After the sowing has been accomplished, the ground should be again rolled, and as soon as the young plants have attained the height of 2 or 3 inches, the whole plot should be carefully gone over with a sharp scythe. Frequent mowing and rolling are indispensable to maintain the turf in good order. By adopting these means, a close greensward will be obtained in nearly as short a time as a lawn produced by turfs, while it will be far more permanent, and at much less expense.
It will sometimes happen that annual weeds indigenous to the soil come up; these can easily be checked, if not destroyed, by mowing them off as soon as they make their appearance. Plantain, Dandelions, and Daisies too, will often appear, and these must be cut up each one singly about an inch below the surface (not deeper), and about a teaspoonful of cut salt dropped over the part. Birds are very fond of grass seeds, and care should be taken to keep them off until the seeds are well up.
For lawns requiring improvement, it is only necessary to sow fresh seed either in the spring or autumn, using a small-tooth rake, and rolling afterwards. Moss in lawns is generally a sign of poorness in the soil, or a want of drainage; to effect its removal, we advise, after raking off as much moss as possible, a top-dressing of quicklime mixed with rich compost, applied in the winter, and a sowing of more seed in the spring; or a top-dressing of soot will, by encouraging the growth of grass, destroy the moss. This should be applied in the spring, at the rate of about 16 bushels per acre.

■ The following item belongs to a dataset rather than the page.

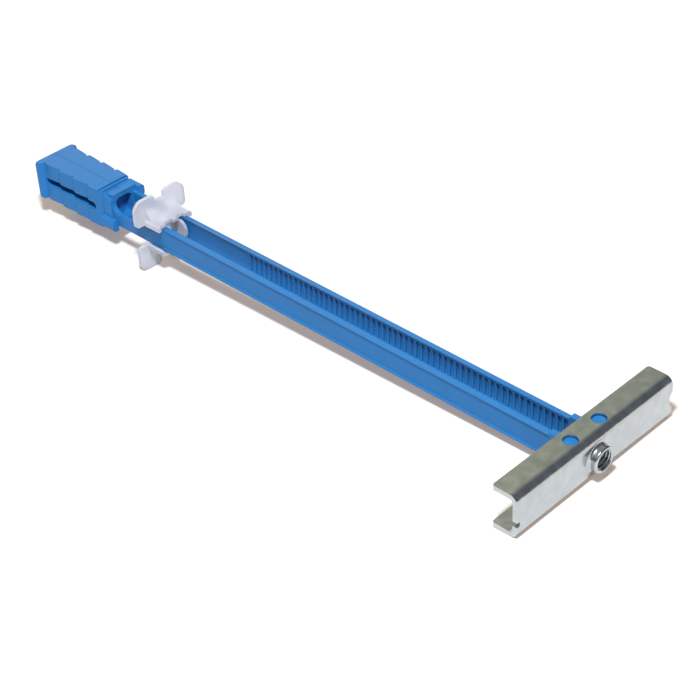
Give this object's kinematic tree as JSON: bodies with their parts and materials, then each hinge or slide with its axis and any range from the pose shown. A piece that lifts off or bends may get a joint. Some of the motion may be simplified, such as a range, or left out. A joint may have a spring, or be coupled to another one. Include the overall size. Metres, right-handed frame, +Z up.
{
  "type": "strap toggle anchor",
  "caption": "Strap toggle anchor: steel channel with a threaded collar on two ratchet straps joined to a split grip, with an eared wall cap that slides along the straps.",
  "frame": {"origin": "middle of the threaded hole, on the inner face of the channel's web", "axes": "+X from the grip into the wall, +Y along the channel to the left strap, +Z up, along the hinge pins"},
  "size_m": [0.1661, 0.0476, 0.0182],
  "materials": {
    "zinc_plated_steel": "zinc plated, satin",
    "blue_plastic": "moulded, satin",
    "natural_plastic": "translucent, moulded"
  },
  "bodies": {
    "left": {"left_strap": "blue_plastic"},
    "channel": {"toggle_channel": "zinc_plated_steel"},
    "right": {"right_strap": "blue_plastic"},
    "cap": {"wall_cap": "natural_plastic"}
  },
  "joints": [
    {"name": "fold", "type": "hinge", "parent": "left", "child": "channel", "pos_m": [-0.00214, 0.00438, 0], "axis": [0, 0, 1], "range_deg": [0, 90]},
    {"name": "strap_slide", "type": "slide", "parent": "left", "child": "right", "axis": [1, 0, 0], "range_m": [0, 0.00877]},
    {"name": "cap_slide", "type": "slide", "parent": "left", "child": "cap", "axis": [1, 0, 0], "range_m": [0, 0.095]}
  ],
  "couplings": [
    {"joint": "strap_slide", "follows": "fold", "m_per_rad": 0.0055768}
  ]
}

On croquet or cricket grounds, where the turf has become bare through constant use, we advise a thick sowing of seed on the bare spots in September or early in March, rolling subsequently, and mowing as soon afterwards as practicable. A slight dressing of manure over the whole playing square will often be found beneficial in encouraging the growth of finer kinds of grasses, and help to produce a close-growing turf. We should not omit to mention that here, as in fine garden lawns, mowing alone will not insure a good bottom without that compression which a roller alone can give. - Sutton & Sons' Amateurs' Guide.